Saturday, February 21, 2009

Clutter's underbelly: SBS and advertising

I’m trying hard to enjoy the new second series of Underbelly on Channel Nine but am finding the number of ads are making it almost unwatchable. As a general rule, I avoid watching the free-to-air commercial channels live - their ad breaks are too destructive to the momentum of any program. So I pre-recorded Underbelly. But even then, I was annoyed by the number of times I had to fast-forward through the clutter of fifteen second ads. Ad buying in such numbers is huge business for broadcasters, but has the potential to destroy audience by over-saturation.

Advertisers themselves are aware of the problem. The dilemma is that few of them are prepared to pay premiums of up to 40 per cent to ensure fewer ads. Nine also admits there might be a problem but are hiding behind the early success of Underbelly’s 2.4 million audience. “We may need to take a position on the price of 15-second ads to reduce the clutter, “ Nine's network sales boss, Peter Wiltshire told the SMH. “But judging from Monday night's [ratings] performance, people are not too worried about it." The question, Peter, is whether 2.4 million will be still watching after another two or three weeks of this over-exposure.

Over at the Special Broadcasting Service (SBS), the marketers are convinced high clutter ads are counter-productive. The state owned station has regulatory limitations on how much commercial airtime and claims this makes it attractive to advertisers. Last week they launched a trade press campaign called “avoid the clutter”. The campaign urges advertisers to switch to SBS because their commercial breaks are the shortest on Australian free-to-air (excepting ABC), and therefore, claims SBS, the advertisers will “get 83% better recall and an audience that’s 45% more engaged.”

The press release does not reveal where those percentages are sourced from, but it is a clever ploy to turn a necessity into a virtue. SBS has become a much savvier commercially-aware network under managing director CEO Shaun Brown. While his innovations since taking over in 2005 (most notably introducing in-program ads) have divided the station’s audiences, he has been steadfast in his desire to reposition the station. Under his leadership, ratings have become a critical measure of the station’s performance - though they remain stuck in the five to six percent region. Nevertheless, as his publicity manager Mike Field said of him, “Brown likes numbers”.

Brown first arrived at the station two years earlier as head of television. He told the authors of “The SBS Story” that when he started he found an organisation captive to the “Anglo arthouse” camp. He criticised the station’s focus on documentaries and foreign movies. “I’ve got no problems with any of those programs, but they are not exactly defining of our charter,” said Brown in the book. Instead he wants an emphasis on locally commissioned content and a shift away from international acquisitions to meet its charter obligations.
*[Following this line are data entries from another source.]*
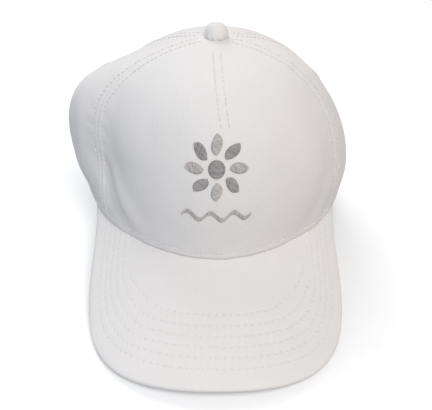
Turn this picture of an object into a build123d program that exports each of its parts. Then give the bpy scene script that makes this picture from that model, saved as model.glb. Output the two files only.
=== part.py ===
from build123d import *
import os
from math import asin, atan2, cos, exp, pi, radians, sin, sqrt, tan

# A structured five-panel cap with a pinched front, a curved visor and a plastic snap strap.
# Millimetres. +X is to the right of someone who faces the cap, the visor points along -Y, and
# Z is up. The cap stands on its back edge and on both sides of its visor, at z = 0. The origin
# is on that plane, below the button. A bearing is an angle about the button: 0 is the front
# and +90 degrees is +X. A climb runs from 0 at the crown's lower edge to 1 at the button.

# Crown shape
HALF_WIDTH = 84.0
FRONT_REACH = 87.0
BACK_REACH = 108.0
FRONT_PLAN_POWER = 1.76
BACK_PLAN_POWER = 2.2
CROWN_HEIGHT = 131.3
FRONT_RISE_POWER = 2.83
SIDE_RISE_POWER = 2.22
BACK_RISE_POWER = 2.24
BELLY = 4.3
LEVEL_BEARING = radians(150)

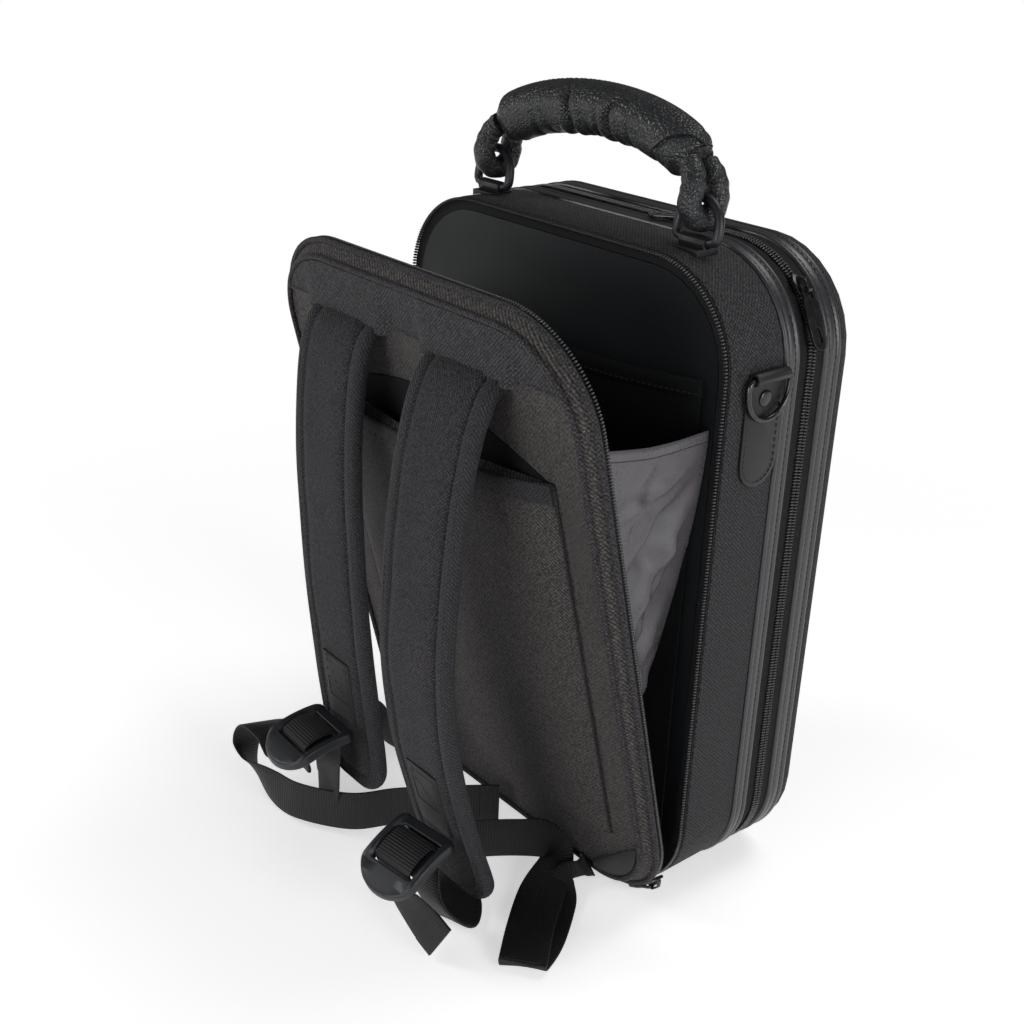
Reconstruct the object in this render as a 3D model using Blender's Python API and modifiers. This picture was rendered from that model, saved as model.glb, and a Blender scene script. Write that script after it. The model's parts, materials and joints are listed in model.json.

The problem is that a major point in the charter is the need to “contribute to meeting the communications needs of Australia's multicultural society.” Firstly with radio and then with television, SBS has become the key cultural institution for ethnic communities in Australia for the last 30 years. But while movies, documentaries and sport have long been core multicultural programming on SBS TV, that type of content has been threatened by the new delivery platforms of the 2000s. New competitors in the form of Pay TV, broadband Internet, DVDs and digital TV have led to a general decline in television viewing (particularly among the young).

SBS has responded in three ways; by programming more populist, imported English language shows (Mythbusters, Top Gear, South Park), enhancing the brand’s online presence, and most crucially, giving greater prominence to advertising. Brown defends these measures by saying the channel must become more relevant “for all Australians”. As he said in his speech to the Press Club in 2007 (attachment of speech opens in document format): “How can we be relevant, justify the public expenditure and meet our Charter obligations if only a fraction of Australians are tuning in?”

The question of public expenditure becomes relevant again later this year as SBS Triennial funding comes up for renewal. The review has re-opened SBS’s whole raison d’etre. A couple of years ago, Paul Sheehan ruffled feathers when he called the station “an indulgence we don’t need”. He said the international news, sport and entertainment pay TV channels didn’t exist when SBS TV was conceived in 1979. Sheehan said the Government could raise billions by selling SBS and its digital spectrum. “SBS is now standing in the way of quality,” he said.

Brown disagrees and argues the new SBS model creates quality content. He says the advertising revenue generated by programs such as Top Gear cross-subsidises innovative locally commissioned content. For him, commercialism enhances the station’s public service mandate. But there is a tension between the two that must be negotiated. SBS’s core principles of difference and diversity remain valid. In-program ads not only increase revenue but also allow for effective cross-promotion of other SBS programs. The problem is that the station may sacrifice its distinctiveness in the search for all-encompassing advertising revenue. Perhaps the clutter argument is an acknowledgement is that less is more for a public broadcaster.